No Brasil, pesquisas mais adiantadas preveem medir a eficácia das novas vacinas em comparação com imunizantes já existentes no mercado, o que dispensa a exigência de ter não vacinados no teste. No modelo, todos os voluntários recebem vacinas: uma parte toma imunizantes já em uso nos postos de saúde, e a outra parte, doses do produto que se quer testar.
A Butanvac será aplicada em um grupo de voluntários e testada na comparação com outro grupo, que receberá Coronavac. O dilema será: como medir a eficácia da Butanvac?
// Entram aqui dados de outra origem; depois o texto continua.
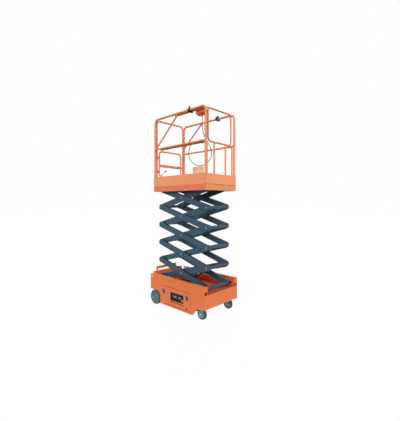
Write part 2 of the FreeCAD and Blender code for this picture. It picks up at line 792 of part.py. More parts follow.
# Toe boards
toe = box(plat_x0 - toe_t, plat_x1 - 8, beam_out, plat_half, seam_z, toe_top_z)
toe = toe.fuse(box(plat_x0 - toe_t, plat_x1, plat_half - toe_lip, plat_half, toe_top_z - 3, toe_top_z))
rear_toe = box(plat_x0 - toe_t, plat_x0, gate_half + 28, plat_half, seam_z, toe_top_z)
toe = toe.fuse(rear_toe).removeSplitter()
export(both(toe), "toe_boards")

# Guard rails of both sides and the rear rail
z = rail_z
side_run = [V(rail_rear_x, rail_y, toe_top_z), V(rail_rear_x, rail_y, z), V(rail_front_x, rail_y, z)]
side_run += [V(rail_front_x, rail_y, toe_top_z)]
mid_run = [V(rail_rear_x, rail_y, mid_rail_z), V(rail_front_x, rail_y, mid_rail_z)]
rear_y = rail_y - rail_r - rear_rail_r - seat_gap
rear_run = [V(rail_rear_x, -rear_y, deck_top_z), V(rail_rear_x, -rear_y, z), V(rail_rear_x, rear_y, z)]
rear_run += [V(rail_rear_x, rear_y, deck_top_z)]
runs = [(side_run, rail_bend, rail_r, False)]
runs.append((mid_run, rail_bend, mid_rail_r, False))


def brace_run(place):
    """A diagonal from (foot station, top station, foot height over the mid rail) on one side."""
    foot, top, lift = place
    return [V(plat_x0 + foot, rail_y, mid_rail_z + lift), V(plat_x0 + top, rail_y, rail_z)]


left_rails = welded(runs + [(brace_run(brace_left), rail_bend, brace_r, False)])
right_rails = welded(runs + [(brace_run(brace_right), rail_bend, brace_r, False)])
export(Part.makeCompound([left_rails, mirror_y(right_rails)]), "guard_rails")
export(welded([(rear_run, rail_bend, rear_rail_r, False)]), "rear_rails")

# Rail clamps on the top rails
clamp = box(clamp_x - 16, clamp_x + 16, ext_rail_y - 20, rail_y + 24, ext_top_z - 20, rail_z + 22)
clamp = clamp.cut(rod_x(rail_y, rail_z, rail_r + clamp_clear, clamp_x - 20, clamp_x + 20))
clamp = clamp.cut(rod_x(ext_rail_y, ext_top_z, ext_rail_r + 1.0, clamp_x - 20, clamp_x + 20))
knob = rod_z(clamp_x - 4, rail_y, 6, rail_z + 20, rail_z + 36)
knob = knob.fuse(rod_z(clamp_x - 4, rail_y, 13, rail_z + 36, rail_z + 52))
clamp = clamp.fuse(knob).removeSplitter()
export(both(clamp), "rail_clamps")

# Deck extension: sliding floor with its toe boards, and its rails
ext_half_w = ext_rail_y + 24.0
ext_x0 = plat_x1 - ext_travel - ext_overlap
ext_low = deck_top_z + ext_floor_lift
ex = [box(ext_x0, front_in, -ext_half_w, ext_half_w, ext_low, ext_low + 4)]
for side in (-1, 1):
    y = side * ext_half_w
    ex += [box(ext_x0, front_in, y, y + side * 3, ext_low, ext_toe_top_z - 4)]
    ex += [box(ext_x0, front_in, y - side * 36, y - side * 6, deck_top_z + seat_gap, ext_low)]
ex += [box(front_in, plat_x1, -plat_half, plat_half, seam_z + 5, ext_toe_top_z)]
ex += [box(ext_plane_x - 20, front_in, -ext_half_w + 8, ext_half_w - 8, ext_toe_top_z - 3, ext_toe_top_z)]
export(fuse(ex), "extension_deck")
loop = [V(ext_plane_x, -ext_half, ext_low_z), V(ext_plane_x, ext_half, ext_low_z)]
loop += [V(ext_plane_x, ext_half, ext_top_z), V(ext_plane_x, -ext_half, ext_top_z)]
low_side = [V(ext_plane_x, ext_rail_y, ext_toe_top_z), V(ext_plane_x, ext_rail_y, ext_mid_z)]
low_side += [V(ext_mid_back_x, ext_rail_y, ext_mid_z)]
top_side = [V(ext_top_back_x, ext_rail_y, ext_top_z), V(ext_plane_x, ext_rail_y, ext_top_z)]
top_side += [V(ext_plane_x, ext_half - 110, ext_top_z)]
runs = [(loop, ext_bend, ext_rail_r, True)]
for pts in (low_side, flip(low_side), top_side, flip(top_side)):
    runs.append((pts, ext_side_bend, ext_rail_r, False))
for y in (-ext_bar_y, ext_bar_y):
    bar = [V(ext_plane_x, y, ext_toe_top_z), V(ext_plane_x, y, ext_low_z)]
    runs.append((bar, ext_side_bend, ext_rail_r, False))
clip_x = cable_points[-1][0]
clip_y0 = -ext_rail_y - ext_rail_r - clip_wall
clip_y1 = cable_points[-1][1] + 2 * cable_r
clip = box(clip_x, clip_x + clip_length, clip_y0, clip_y1, ext_mid_z - clip_under, ext_mid_z + clip_over)
export(welded(runs).fuse(clip).removeSplitter(), "extension_rails")

# Platform control box, a wedge on the extension's right top rail with its panel sloping inwards
box_y0 = -(ext_rail_y - ext_rail_r)
box_y1 = box_y0 + control_depth
box_x1 = plat_x1 - control_front
box_x0 = box_x1 - control_length
box_top = ext_top_z + control_over
line = [(box_y0, box_top), (box_y0, box_top - control_outer_drop)]
line += [(box_y0 + 14, box_top - control_outer_drop - 16)]
line += [(box_y1 - 14, box_top - control_inner_drop), (box_y1, box_top - control_inner_drop + 12)]
line += [(box_y1, box_top - control_face_drop), (box_y0 + 40, box_top)]
wedge = Part.makePolygon([V(box_x0, y, z) for y, z in line + [line[0]]])
wedge = Part.Face(wedge).extrude(V(control_length, 0, 0))
gland_z = box_top - gland_low
gland = rod_z(box_x0 + gland_back, box_y0 + gland_side, gland_r, gland_z, box_top - control_outer_drop)
export(wedge.fuse(gland).removeSplitter(), "platform_control_box")


def cable(points, r):
    """A round cable: straight runs joined by tangent arcs."""
    pts = [V(*point) for point in points]
    edges = []
    start = pts[0]
    for k in range(1, len(pts) - 1):
        before = (pts[k] - pts[k - 1]).normalize()
        after = (pts[k + 1] - pts[k]).normalize()
        back = 0.45 * min((pts[k] - pts[k - 1]).Length, (pts[k + 1] - pts[k]).Length)
        half_turn = before.getAngle(after) / 2.0
        radius = back / math.tan(half_turn)
        print("cable bend %d: radius %.1f, turn %.0f" % (k, radius, math.degrees(2 * half_turn)))
        arc_start = pts[k] - before * back
        arc_end = pts[k] + after * back
        bisector = (after - before).normalize()
        centre = pts[k] + bisector * (radius / math.cos(half_turn))
        arc_middle = centre - bisector * radius
        edges.append(Part.makeLine(start, arc_start))
        edges.append(Part.Arc(arc_start, arc_middle, arc_end).toShape())
        start = arc_end
    edges.append(Part.makeLine(start, pts[-1]))
    path = Part.Wire(edges)
    section = Part.Wire([Part.makeCircle(r, pts[0], (pts[1] - pts[0]).normalize())])
    solid = path.makePipeShell([section], True, False)
    ideal = math.pi * r * r * path.Length
    print("cable length %.1f, volume over section times length %.4f" % (path.Length, solid.Volume / ideal))
    return solid


export(cable(cable_points, cable_r), "control_cable")

# Document box
doc_z0 = toe_top_z + seat_gap
doc_y1 = beam_out
doc = box(plat_x0 + doc_x0, plat_x0 + doc_x1, doc_y1 - doc_depth, doc_y1, doc_z0, doc_z0 + doc_height)
export(doc, "document_box")

# Rear gate
gx = gate_plane_x
gh = gate_half
gate_low_z = deck_top_z + gate_low_height
gate_top_z = deck_top_z + gate_top_height
gate_bar_z = deck_top_z + gate_bar_height
gate_hinges_z = [deck_top_z + height for height in gate_hinge_heights]
ring = [V(gx, -gh, gate_low_z), V(gx, gh, gate_low_z), V(gx, gh, gate_top_z), V(gx, -gh, gate_top_z)]
bar_drop = gate_bar_depth / 2.0
bar_half = gate_bar_t / 2.0
bar = box(gx - bar_half, gx + bar_half, -gh, gh, gate_bar_z - bar_drop, gate_bar_z + bar_drop)
gate = welded([(ring, gate_bend, gate_r, True)])
gate = gate.fuse(bar)
kick_top = gate_low_z - gate_r - 5.0
kick = [box(gx - 4, gx, -gh - gate_r, gh + gate_r, deck_top_z + 12, kick_top)]
for y in (-150.0, 0.0, 150.0):
    kick.append(box(gx - 4, gx, y - 15, y + 15, kick_top, gate_low_z))
hinge_line = -gh - gate_hinge_gap
hinges = []
for z in gate_hinges_z:
    arm = box(gx - 5, gx + 5, hinge_line, -gh, z - 12, z + 12)
    hinges.append(arm.fuse(rod_z(gx, hinge_line, gate_hinge_r, z - 20, z + 20)))
gate = fuse([gate] + kick + hinges)
gate = cut(gate, [rod_z(gx, hinge_line, gate_pin_r + pin_clear, z - 30, z + 30) for z in gate_hinges_z])
export(gate, "rear_gate")
brackets = []
for z in gate_hinges_z:
    pin = rod_z(gx, hinge_line, gate_pin_r, z - 34, z + 34)
    cup = rod_z(gx, hinge_line, gate_hinge_r, z - 34, z - 21)
    ear = box(gx - 5, gx + 5, -rear_y, hinge_line, z - 34, z - 21)
    post = rod_z(rail_rear_x, -rear_y, rear_rail_r + clamp_clear, z - 50, z + 50)
    brackets.append(fuse([pin, cup, ear]).cut(post))
export(Part.makeCompound(brackets), "gate_hinges")
latch = box(gx - 14, gx + 14, gh + gate_r + 4, rear_y, gate_bar_z - 14, gate_bar_z + 14)
latch = latch.cut(rod_z(rail_rear_x, rear_y, rear_rail_r + clamp_clear, gate_bar_z - 30, gate_bar_z + 30))
export(latch, "gate_latch")
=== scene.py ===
import json
import math

import bmesh
import bpy
from bpy.props import FloatProperty, FloatVectorProperty, IntProperty, PointerProperty
from bpy.types import Operator, Panel, PropertyGroup
from mathutils import Matrix, Vector


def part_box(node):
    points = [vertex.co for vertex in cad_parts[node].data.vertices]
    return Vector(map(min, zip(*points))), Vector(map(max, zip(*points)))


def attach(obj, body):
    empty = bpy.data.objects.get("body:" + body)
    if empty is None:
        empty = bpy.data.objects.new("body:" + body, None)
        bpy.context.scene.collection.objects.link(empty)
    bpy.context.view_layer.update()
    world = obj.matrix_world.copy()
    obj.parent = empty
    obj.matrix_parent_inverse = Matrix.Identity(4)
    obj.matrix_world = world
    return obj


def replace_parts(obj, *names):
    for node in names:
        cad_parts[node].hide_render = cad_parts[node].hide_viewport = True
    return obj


bl_info = {
    "name": "Scissor lift dressing",
    "version": (1, 0, 0),
    "blender": (4, 5, 0),
    "location": "3D View > Sidebar > Lift",
    "description": "Finishes, wheels, controls, cable, pins and fixings of a small scissor lift",
    "category": "Object",
}

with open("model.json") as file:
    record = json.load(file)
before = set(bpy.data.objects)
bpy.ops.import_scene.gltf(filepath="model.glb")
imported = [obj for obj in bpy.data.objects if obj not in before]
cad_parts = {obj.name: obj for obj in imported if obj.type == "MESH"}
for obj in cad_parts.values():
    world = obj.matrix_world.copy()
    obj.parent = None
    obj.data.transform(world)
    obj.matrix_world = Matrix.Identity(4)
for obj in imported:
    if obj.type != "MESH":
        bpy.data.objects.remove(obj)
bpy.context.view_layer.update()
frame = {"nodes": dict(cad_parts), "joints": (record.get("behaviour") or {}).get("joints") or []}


# Places, in metres, read from the frame or shared by several pieces

def joint_place(name):
    for joint in frame["joints"]:
        if joint["name"] == name:
            return Vector(joint.get("pos_m", (0.0, 0.0, 0.0)))
    raise ValueError("no joint named " + name)


def middle(node):
    low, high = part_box(node)
    return (low + high) / 2.0


def half_size(node):
    """Half the node's length, width and height."""
    return [(top - bottom) / 2.0 for bottom, top in zip(*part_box(node))]


STAGES = 5
REAR_X = joint_place("stage_1_rear").x
MIDDLE_X = joint_place("stage_1_cross").x
FRONT_X = 2.0 * MIDDLE_X - REAR_X
STAGE_RISE = joint_place("stage_2_cross").z - joint_place("stage_1_cross").z
LOW_Z = joint_place("lift").z
TOP_Z = LOW_Z + STAGES * STAGE_RISE
ARM_INSIDE_Y = 0.172    # inside faces of the inner arms
RAIL_Z = 2.560          # middle rails of the platform
RAIL_RADIUS = 0.017
SIDES = (("left", 1.0), ("right", -1.0))
ALONG, ACROSS, UP = (1, 0, 0), (0, 1, 0), (0, 0, 1)

# Control points of the control cable, from the control box to the clip on the right middle rail
CABLE_ROUTE = ((0.4360, -0.2360, 2.9550), (0.4360, -0.2360, 2.8500), (0.4450, -0.2380, 2.7350),
               (0.4520, -0.2000, 2.6350), (0.4688, -0.1258, 2.5478), (0.5205, -0.1017, 2.4100),
               (0.4688, -0.1258, 2.2722), (0.3440, -0.1840, 2.2152), (0.2192, -0.2422, 2.2722),
               (0.1675, -0.2640, 2.4100), (0.2100, -0.2620, 2.5400), (0.3000, -0.2655, 2.5720),
               (0.3850, -0.2660, 2.5770), (0.4520, -0.2660, 2.5770))


# Sizes and colours that a user would change

def srgb(red, green, blue):
    """Linear colour from 8-bit screen values."""
    values = []
    for part in (red, green, blue):
        c = part / 255.0
        values.append(c / 12.92 if c <= 0.04045 else ((c + 0.055) / 1.055) ** 2.4)
    return tuple(values)


def shade(colour, factor, lift=0.0):
    """The colour made darker or paler, with an even part added."""
    return tuple(min(1.0, part * factor + lift) for part in colour)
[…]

Para o Butantan, o imunizante poderia já ser usado na população após análise da resposta imune produzida no grupo que tomou Butanvac, na comparação com o grupo da Coronavac.
“Neste momento, nenhum estudo de vacina que pretenda ser rápido pode fazer uso do clássico tipo fase 3 com grupo controle e grupo placebo”, disse ao Estadão o diretor do Butantan, Dimas Covas. Para ele, a eficácia pode ser estimada pela “comparação da resposta imune” produzida pelas vacinas.
“Temos a resposta imune contra a Coronavac. Sabemos o perfil e os resultados dos estudos de eficácia, eficiência. Se aplica uma vacina e tem a mesma resposta imune ou superior, obviamente o que se segue a isso deve ser superior: eficácia, eficiência, e assim por diante.”
O Estadão questionou a Anvisa sobre a possibilidade de que pesquisas com vacinas brasileiras possam excluir a análise de infectados ou hospitalizados (fase 3 clássica) e considerar como desfecho só a resposta imune. A Anvisa diz que, para isso, seria preciso definir um anticorpo “padrão ouro” obtido pelas vacinas da covid comprovadamente eficazes. O novo produto, então, seria analisado quanto à possibilidade de gerar este mesmo anticorpo no organismo de quem recebeu a injeção.
Mas, segundo a Anvisa, há discussões internacionais sobre como definir esse “padrão ouro” e ainda “não existe consenso”. Por isso, “neste momento”, diz a agência, mesmo com proposta de comparação entre vacinas, “estudos de fase 3 seriam necessários para verificar o desempenho na prevenção de casos graves e sintomáticos de uma vacina versus outra”. E afirma não ter recebido propostas de estudo com este método.
Na última semana, o Butantan reagiu a uma nova exigência da Anvisa de teste adicional para iniciar o estudo da Butanvac em humanos. Para Covas, há “preciosismo” da agência.
A medida de eficácia com base na análise de quantas pessoas adoeceram ou não deve fazer com que os testes das vacinas brasileiras demorem muito mais tempo do que os estudos feitos até agora e demandem muito mais voluntários.
Isso porque, no estudo comparativo, em que ambos os grupos tomam vacinas, o aparecimento de infecções ou hospitalizações tende a ser mais raro. Os testes com as vacinas anticovid que conhecemos hoje andaram rapidamente, entre outros motivos, porque havia alta circulação do vírus e boa parte da população estava desprotegida.
“Temo que vai ser mais lento do que as fases 3 que vimos até agora, com a pandemia em pleno gás”, diz o virologista Flávio da Fonseca. Ele coordena as pesquisas da Spintec, vacina anticovid desenvolvida pela UFMG.
Uma das mais adiantadas, a Spintec também deve ser testada de forma comparativa com outros imunizantes, considerando justamente a previsão de que todos os brasileiros adultos estarão vacinados até o fim do ano. Os testes de fase 3 da Spintec ainda estão sendo desenhados, mas Fonseca prevê que a Anvisa exigirá resultados sobre infecções e hospitalizações. E, nesse caso, a pesquisa pode levar até um ano e meio para chegar ao limite mínimo de infectados.